El poder de la delincuencia no tolera al poder legítimo. El asesinato de Carlos Manzo, ejecutado sin miramientos ante su esposa e hijos, lanza un desafiante mensaje de dominio y de captura triunfal contra la población y el Estado.

En la década de 1990 Sicilia vivía bajo el yugo de la Cosa Nostra, un grupo delictivo que no solo controlaba el narcotráfico, también era gobierno, banca y tribunal. Era imposible construir, vender o comerciar sin pagar el pizzo, ese impuesto que puede convertir la vida cotidiana en servidumbre.

Las obras públicas eran concesiones de la mafia, los contratos estatales pasaban por su control, las carreteras, los hospitales y hasta los cementerios eran negocios penetrados por la cosa nostra. Más que la desviación de un sistema, era ya el sistema mismo, con una policía comprada y el silencio como única forma de supervivencia.

A los jóvenes de allá, el crimen les ofrecía lo que el Estado les negaba: identidad, pertenencia, prestigio y un modelo aspiracional en el que ser parte de la mafia no avergonzaba, representaba el éxito. Los italianos parecían estar acostumbrados, como quien acepta un orden natural que deja de ser cuestionable.

En medio de esa desolación, Giovanni Falcone y Paolo Borsellino rompieron el pacto de resignación y reconstruyeron el Estado de derecho. Con reformas judiciales e investigación financiera descubrieron que combatir el crimen implica siempre inteligencia y voluntad, únicos cimientos de la dignidad institucional. Italia lloró a los jueces que pagaron con su vida, pero su sacrificio reveló que la corrupción no es invencible cuando el Estado decide ser Estado.

México apenas pestañea. La indiferencia y el miedo son costumbre y con demasiada frecuencia la costumbre puede ser complicidad. Cuando el crimen se vuelve institución el sicario es su funcionario.

Atravesamos un momento similar; los cárteles empoderados se comportan como “gobiernos paralelos”: recaudan, negocian y administran su propia justicia. En muchas regiones la ciudadanía paga su propio pizzo. La incertidumbre empuja a los jóvenes,, por decisión o por leva, a sumarse a sus filas. El homicidio del líder limonero Bernardo Bravo y el de Carlos Manzo fueron realizados por sicarios entre 17 y 19 años de edad.
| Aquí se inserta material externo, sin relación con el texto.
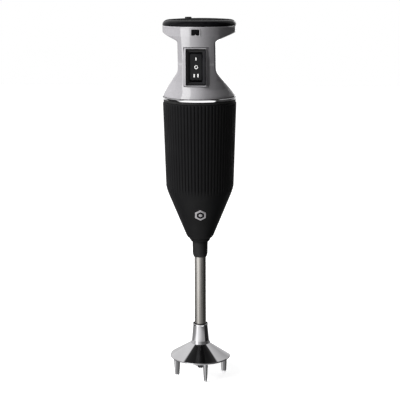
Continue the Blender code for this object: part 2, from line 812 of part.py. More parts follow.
def blade_guard():
    thick = 2.3
    under = [(r, guard_top(r) - thick) for r in (29.4, 10.2)]
    bore = TUBE_R + GAP + 0.05
    profile = [
        (7.3, 56.6),
        (8.1, 56.6),
        (8.1, 55.8),
        (7.75, 54.9),
        (9.2, 38.0),
        (9.9, guard_top(9.9)),
        (GUARD_R - 0.2, guard_top(GUARD_R - 0.2)),
        (GUARD_R, GUARD_RIM_TOP - 0.4),
        (GUARD_R, 21.4),
        (GUARD_R - 0.3, 21.1),
        (29.7, 21.1),
        *under,
        (9.2, 27.0),
        (5.9, 27.0),
        (5.9, 35.9),
        (bore, 35.9),
        (bore, 53.2),
        (7.1, 53.6),
    ]
    guard = turned("blade_guard", profile, CHROME, steps=40)
    for i in range(LEG_COUNT):
        use(guard, leg(i), "UNION")


def blade():
    """Two opposed wings on a round hub, one bent up and one down, held by a domed nut."""
    middle = 14.1
    thick = 1.2
    turn = 35
    hub = sleeve("blade", 2.3, 5.4, (middle - thick / 2, middle + thick / 2), STEEL, steps=20)
    bend_at = 4.6
    outline = [
        (4.0, -2.9),
        (10.0, -2.9),
        (BLADE_R - 1.2, -1.4),
        (BLADE_R, 0.6),
        (BLADE_R - 0.8, 2.4),
        (10.0, 3.1),
        (4.0, 3.1),
    ]
    for label, side, tilt in (("raised", 1, -12), ("lowered", -1, 4)):
        wing = [(side * x, side * y) for x, y in outline]
        lift = side * bend_at * math.sin(math.radians(tilt))
        at = (0, 0, middle + lift)
        use(hub, plate("wing_" + label, [wing], thick, STEEL, (0, tilt, turn), at), "UNION")
    nut = [(3.9, 13.2), (3.9, 10.4), (3.3, 8.0), (2.4, 7.1), (0, 7.0)]
    turned("blade_nut", nut_profile(nut), DARK_STEEL, ring=False, steps=16)


def nut_profile(outer):
    """The nut's outline from the floor of its blind thread, over the rim and down its outside."""
    return [(0, 8.4), (2.3, 8.4), (2.3, 13.2)] + outer


def main():
    global PARTS, CUTTERS
    clear_scene()
    PARTS = new_collection("immersion_blender")
    CUTTERS = new_collection("cutters")
    upper_housing()
    housing_screws()
    top_cap()
    switch_frame()
    switch_body()
    rocker()
    switch_wiring()
    joint_rings()
    motor_housing()
    badge()
    stator()
    motor_bolts()
    brackets()
    brush_gear()
    rotor()
    stem()
    blade_guard()
    blade()


main()
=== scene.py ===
"""The looks of the hand blender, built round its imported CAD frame.

Lengths are millimetres until a mesh is made, and span() reads the frame's boxes in millimetres.
"""

import json
import math

import bmesh
import bpy
import numpy as np
from mathutils import Matrix, Vector


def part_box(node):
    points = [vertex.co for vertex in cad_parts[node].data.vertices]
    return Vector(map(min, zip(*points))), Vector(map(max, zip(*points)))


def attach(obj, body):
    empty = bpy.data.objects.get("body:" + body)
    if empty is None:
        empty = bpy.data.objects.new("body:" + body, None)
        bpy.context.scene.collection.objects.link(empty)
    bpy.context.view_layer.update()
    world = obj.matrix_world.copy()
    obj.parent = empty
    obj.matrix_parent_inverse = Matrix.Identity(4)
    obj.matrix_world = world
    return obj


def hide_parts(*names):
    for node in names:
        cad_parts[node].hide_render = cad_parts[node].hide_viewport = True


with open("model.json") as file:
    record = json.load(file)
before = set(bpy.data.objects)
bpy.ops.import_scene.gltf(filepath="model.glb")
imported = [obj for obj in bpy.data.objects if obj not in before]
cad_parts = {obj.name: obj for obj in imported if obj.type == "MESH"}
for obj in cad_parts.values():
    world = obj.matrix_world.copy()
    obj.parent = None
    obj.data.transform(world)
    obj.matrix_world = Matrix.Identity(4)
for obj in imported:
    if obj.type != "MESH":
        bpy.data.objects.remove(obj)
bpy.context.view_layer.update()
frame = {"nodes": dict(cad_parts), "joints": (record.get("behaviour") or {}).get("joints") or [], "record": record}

MM = 0.001


def span(node):
    """A CAD node's lowest and highest corners in millimetres."""
    low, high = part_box(node)
    return low / MM, high / MM


def middle(node):
    low, high = span(node)
    return (low + high) / 2


# ---------------------------------------------------------------- materials


class Look:
    """A Principled material under construction: constants on the shader, detail from textures."""

    def __init__(self, name, colour, roughness, metallic=0.0, **sockets):
        self.material = bpy.data.materials.new(name)
        self.material.use_nodes = True
        self.tree = self.material.node_tree
        self.shader = self.tree.nodes["Principled BSDF"]
        self.shader.inputs["Base Color"].default_value = (*colour, 1)
        self.shader.inputs["Roughness"].default_value = roughness
        self.shader.inputs["Metallic"].default_value = metallic
        for socket, value in sockets.items():
            self.shader.inputs[socket.replace("_", " ")].default_value = value
        self.place = self.node("TexCoord").outputs["Object"]
        self.bumps = None

    def node(self, kind, **settings):
        made = self.tree.nodes.new("ShaderNode" + kind)
        for name, value in settings.items():
            setattr(made, name, value)
        return made

    def link(self, output, target):
        self.tree.links.new(output, target)

    def noise(self, scale, detail=3.0, stretch=(1, 1, 1)):
        """Fractal noise of that many cycles per metre, finer along an axis by its stretch."""
        mapping = self.node("Mapping")
        mapping.inputs["Scale"].default_value = stretch
        self.link(self.place, mapping.inputs["Vector"])
        made = self.node("TexNoise")
        made.inputs["Scale"].default_value = scale
        made.inputs["Detail"].default_value = detail
        self.link(mapping.outputs["Vector"], made.inputs["Vector"])
        return made.outputs["Fac"]

    def bands(self, pitch, axis="Z", wobble=0.0):
        """Parallel bands, one for each pitch in millimetres."""
        made = self.node("TexWave", wave_type="BANDS", bands_direction=axis)
        made.inputs["Scale"].default_value = 1 / (pitch * MM) * 0.05 * math.tau
        made.inputs["Distortion"].default_value = wobble
        self.link(self.place, made.inputs["Vector"])
        return made.outputs["Fac"]

    def cells(self, scale):
        """A random value for each small cell, as of metal flakes or grains."""
        made = self.node("TexVoronoi")
        made.inputs["Scale"].default_value = scale
        self.link(self.place, made.inputs["Vector"])
        return made.outputs["Color"]

    def ramp(self, fac, *stops):
        """A colour for each place along a value; the stops are (place, colour)."""
        made = self.node("ValToRGB")
        elements = made.color_ramp.elements
        while len(elements) < len(stops):
            elements.new(0.5)
        for element, (place, colour) in zip(elements, stops):
            element.position = place
            element.color = (*colour, 1)
        self.link(fac, made.inputs["Fac"])
        return made.outputs["Color"]

    def between(self, fac, low, high, start=0.3, end=0.7):
        made = self.node("MapRange")
        for name, value in (("From Min", start), ("From Max", end), ("To Min", low), ("To Max", high)):
            made.inputs[name].default_value = value
        self.link(fac, made.inputs["Value"])
        return made.outputs["Result"]

    def colour(self, output):
        self.link(output, self.shader.inputs["Base Color"])

    def rough(self, output):
        self.link(output, self.shader.inputs["Roughness"])

    def bump(self, height, depth, strength=1.0):
        """Relief of that depth in millimetres; a second call adds to the first."""
        made = self.node("Bump")
        made.inputs["Distance"].default_value = depth * MM
        made.inputs["Strength"].default_value = strength
        self.link(height, made.inputs["Height"])
        if self.bumps:
            self.link(self.bumps, made.inputs["Normal"])
        self.bumps = made.outputs["Normal"]
        self.link(self.bumps, self.shader.inputs["Normal"])

    def edges(self):
        """High on outer edges and low in corners."""
        return self.node("NewGeometry").outputs["Pointiness"]


def silver_paint():
    """Metallic grey paint under clear lacquer, with fine flakes and slight handling marks."""
    coat = {"Coat_Weight": 1.0, "Coat_Roughness": 0.05, "Coat_IOR": 3.2}
    look = Look("silver_paint", (0.3, 0.29, 0.308), 0.55, 0.2, **coat)
    flakes = look.cells(3200)
    look.colour(look.ramp(flakes, (0.2, (0.27, 0.261, 0.278)), (0.8, (0.33, 0.319, 0.338))))
    look.rough(look.between(look.noise(45), 0.48, 0.62))
    look.bump(look.noise(900, 2), 0.004)
    return look.material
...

Su asesinato no es un accidente, sino una respuesta. Manzo denunció públicamente haber detectado “fosas clandestinas y haber entregado información sobre delincuentes a la fiscalía estatal para que actuara a la brevedad”. El país procesa hoy la noticia de su muerte.

Washington reacciona como lo haría ante un Estado fallido cuyo territorio es vecino al suyo y exhibe a sus autoridades como a un menor de edad incapaz de transformar esa realidad.

Lejos de la apatía gubernamental, parte de la ciudadanía manifiesta un sentimiento enardecido. La toma del palacio de gobierno en Michoacán expresa el dolor y la rabia de una población abandonada a su suerte que se pregunta si existe la justicia.

Italia encarceló a más de 300 mafiosos, desmanteló redes enteras de narcotráfico y procesó a más de 3 mil políticos, incluyendo a dos exprimeros ministros. Aquí, en cambio, los asesinatos de alcaldes, las estafas públicas y las pruebas que apuntan a gobernadores, fiscales y secretarios se acumulan sin consecuencia alguna. Allá la justicia sacudió los cimientos del poder; aquí el poder sepulta la justicia bajo el silencio y la impunidad.

Es posible enfrentar y superar la crisis con voluntad política y justicia que cambie la historia. En ese caso, lo primero será llamar las cosas por su nombre. O el Estado reconquista los municipios, o la muerte de estos sepultará al Estado. Uruapan es reflejo de eso en lo que nos hemos convertido: el crimen gobierna y el gobierno disfraza, calla u obedece. Si las instituciones perecen, la República se desvanece y lo único que queda es la Ley del más fuerte.

Notario y exprocurador de la República.